## START

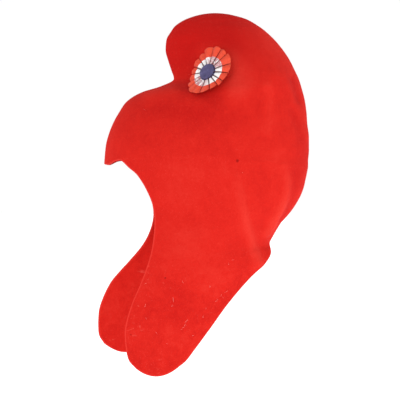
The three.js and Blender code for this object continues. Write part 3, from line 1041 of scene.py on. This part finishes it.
# camera and framing
view = {
    "target": (0, -8 * mm, -139 * mm),
    "azimuth": 87,
    "elevation": 1.5,
    "distance": 1.2,
    "seenWidth": 0.48,      # across the picture, at the target
    "sensor": 36,
    "nearest": 0.01,
    "farthest": 100,
}

# light round the cap; lamps are placed from the target, in metres
studio = {
    "horizon": 1.01,        # the room's light near the horizon and overhead
    "zenith": 0.7,
    "horizonTop": 0.2,      # heights between which it fades, as parts of straight up
    "zenithFrom": 0.5,
    "lamps": [
        # name, position, size, watts
        ("faceLight", (1.6, -1.1, -0.1), 1.1, 5.5),
        ("napeLight", (1.0, 1.75, -0.2), 0.9, 9),
    ],
    "floorDrop": 0.14,
    "floorSize": 16,
    "floorGlow": 0.64,      # a lit table top
}


def stageMaterial():
    s = Shader("pale_floor_paint")
    place = s.node("ShaderNodeTexCoord", output="Object")
    grain = s.noise(place, 3, 2, 0.5)
    return s.finish({
        "Base Color": s.mix(grain, (0.93, 0.93, 0.93), (0.95, 0.95, 0.95)),
        "Roughness": 0.9,
        "Specular IOR Level": 0.1,
        "Emission Color": (1, 1, 1, 1),
        "Emission Strength": studio["floorGlow"],
    })


def stageFloor():
    bm = bmesh.new()
    size = studio["floorSize"] / 2
    bmesh.ops.create_grid(bm, x_segments=1, y_segments=1, size=size)
    lowest = cadBox[0].z - studio["floorDrop"]
    bmesh.ops.translate(bm, vec=(0, 0, lowest), verts=bm.verts)
    floor = newObject("floor", bm, stageMaterial(), smooth=False)


def towards(azimuth, elevation):
    a, e = math.radians(azimuth), math.radians(elevation)
    return Vector((math.sin(a) * math.cos(e), -math.cos(a) * math.cos(e), math.sin(e)))


def placeCamera():
    data = bpy.data.cameras.new("camera")
    data.sensor_width = view["sensor"]
    data.lens = view["sensor"] / 2 / (view["seenWidth"] / 2 / view["distance"])
    data.clip_start = view["nearest"]
    data.clip_end = view["farthest"]
    camera = bpy.data.objects.new("camera", data)
    bpy.context.collection.objects.link(camera)
    back = towards(view["azimuth"], view["elevation"])
    camera.location = Vector(view["target"]) + back * view["distance"]
    camera.rotation_euler = (-back).to_track_quat("-Z", "Y").to_euler()
    bpy.context.scene.camera = camera


def placeLamps():
    target = Vector(view["target"])
    for name, offset, size, watts in studio["lamps"]:
        data = bpy.data.lights.new(name, "AREA")
        data.shape = "DISK"
        data.size = size
        data.energy = watts
        lamp = bpy.data.objects.new(name, data)
        bpy.context.collection.objects.link(lamp)
        lamp.location = target + Vector(offset)
        lamp.rotation_euler = (-Vector(offset)).to_track_quat("-Z", "Y").to_euler()


# White light from all round, a little weaker overhead.
def lightRoom():
    world = bpy.data.worlds.new("studio")
    world.use_nodes = True
    nodes, links = world.node_tree.nodes, world.node_tree.links
    direction = nodes.new("ShaderNodeTexCoord")
    split = nodes.new("ShaderNodeSeparateXYZ")
    fade = nodes.new("ShaderNodeMapRange")
    fade.interpolation_type = "SMOOTHSTEP"
    fade.inputs["From Min"].default_value = studio["horizonTop"]
    fade.inputs["From Max"].default_value = studio["zenithFrom"]
    fade.inputs["To Min"].default_value = studio["horizon"]
    fade.inputs["To Max"].default_value = studio["zenith"]
    links.new(direction.outputs["Generated"], split.inputs[0])
    links.new(split.outputs["Z"], fade.inputs["Value"])
    links.new(fade.outputs[0], nodes["Background"].inputs["Strength"])
    nodes["Background"].inputs["Color"].default_value = (1, 1, 1, 1)
    bpy.context.scene.world = world
    bpy.context.scene.view_settings.view_transform = "Standard"


stageFloor()
placeCamera()
placeLamps()
lightRoom()
print("studio set")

## END

» STATED GOAL
Tally every line of the data that holds the word "scene" and write the count alone.

» EXERCISE OUTPUT
4